Российская империя, в свою очередь, оказалась в неоднозначной ситуации. Так, Россия как признанная участница «Европейского концерта» не могла не принять новый доминирующий нарратив прогрессивного развития человечества как одной большой семьи народов. В то же время, поскольку она получила признание европейских держав совсем недавно и вдобавок демонстрировала огромный уровень экономического неравенства, оказалось, что с точки зрения нового нарратива о всемирном прогрессе ей явно недоставало некоторых необходимых качеств, и поэтому она не могла сравниться по уровню своего цивилизационного развития с наиболее прогрессивными европейскими государствами. Большую часть XIX века Россия провела в попытках разработать собственный мобилизационный нарратив, который мог бы стать идеологией догоняющего развития, но не противоречил бы уже усвоенным европейским идеям и не ставил бы под сомнение ее довольно хрупкий статус великой державы.
В 1814–1815 годах нестыковка между доминировавшим в России театральным модусом политического величия и новым европейским консенсусом по этому поводу стала особенно очевидной. Однако столкновение этих двух дискурсов оказалось в действительности лишь кульминацией более глубоких и длительных дискурсивных трансформаций, происходивших как внутри России, так и за ее пределами. В этой главе я пытаюсь решить пять основных задач, которые должны помочь объяснить (1) кризис театрального модуса политического величия, преобладавшего в российском дискурсе на тот момент, и (2) появление нового генеалогического варианта ранее маргинализированного абсолютного модуса.

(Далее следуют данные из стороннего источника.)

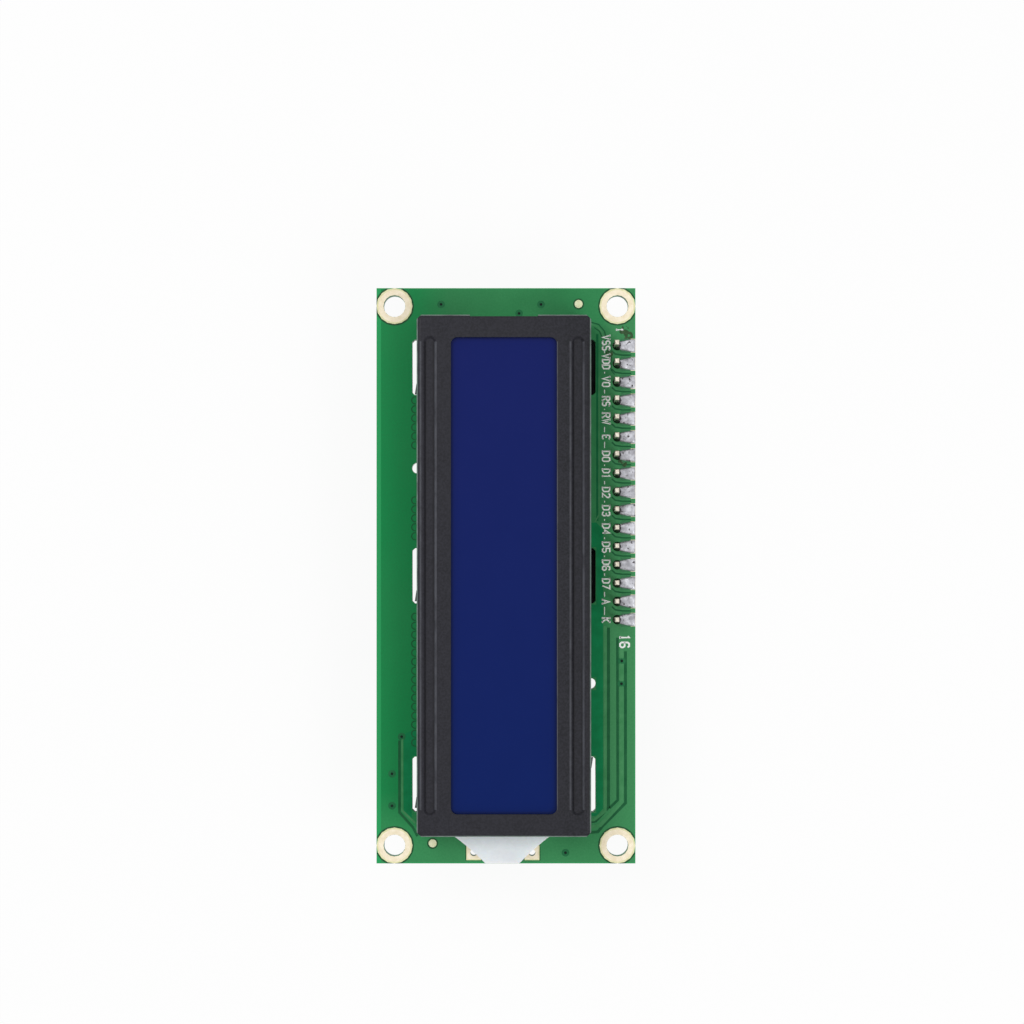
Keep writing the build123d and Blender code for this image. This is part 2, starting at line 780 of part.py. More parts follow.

Во-первых, не углубляясь в детали идейной эволюции, сделавшей возможным возникновение «Европейского концерта» как системы управления международным порядком (это не входит в задачи книги), я кратко реконструирую этот процесс так, как он отражен в существующих исследованиях. Во-вторых, я прослеживаю путь, пройденный Россией до того, как она была признана членом европейского международного общества, пусть и не безусловно. В-третьих, я рассказываю о триумфальном вступлении российской армии и ее союзников в Париж в 1814 году, чтобы проиллюстрировать особый способ возвеличивания, которого добивался российский император Александр I (1801–1825). В-четвертых, я подробно рассказываю о столкновении двух дискурсивных модусов политического величия, которое произошло в Вене и, возможно, послужило причиной загадочной личной трансформации Александра во время Конгресса и сразу после него. Внезапную смену его дискурсивной позиции – от прогрессивного либерализма к религиозному мистицизму – вероятно, можно лучше понять в рамках семантической структуры, которую я предлагаю в этой книге. Наконец, я возвращаюсь к дискурсивному модусу абсолютного величия, который был маргинализирован в XVIII веке и с тех пор пребывал в спящем режиме. Полагаю, что в XIX веке российские элиты вновь обратились к некоторым его элементам, чтобы усилить свою риторическую позицию в качестве великой державы и построить специфически российский прогрессивный нарратив о политическом величии, который был сформулирован в терминах, созвучных европейской истории прогресса, но функционально несхожих с ней. Получившийся дискурсивный конструкт во всей своей сложности подробно обсуждается в следующей главе.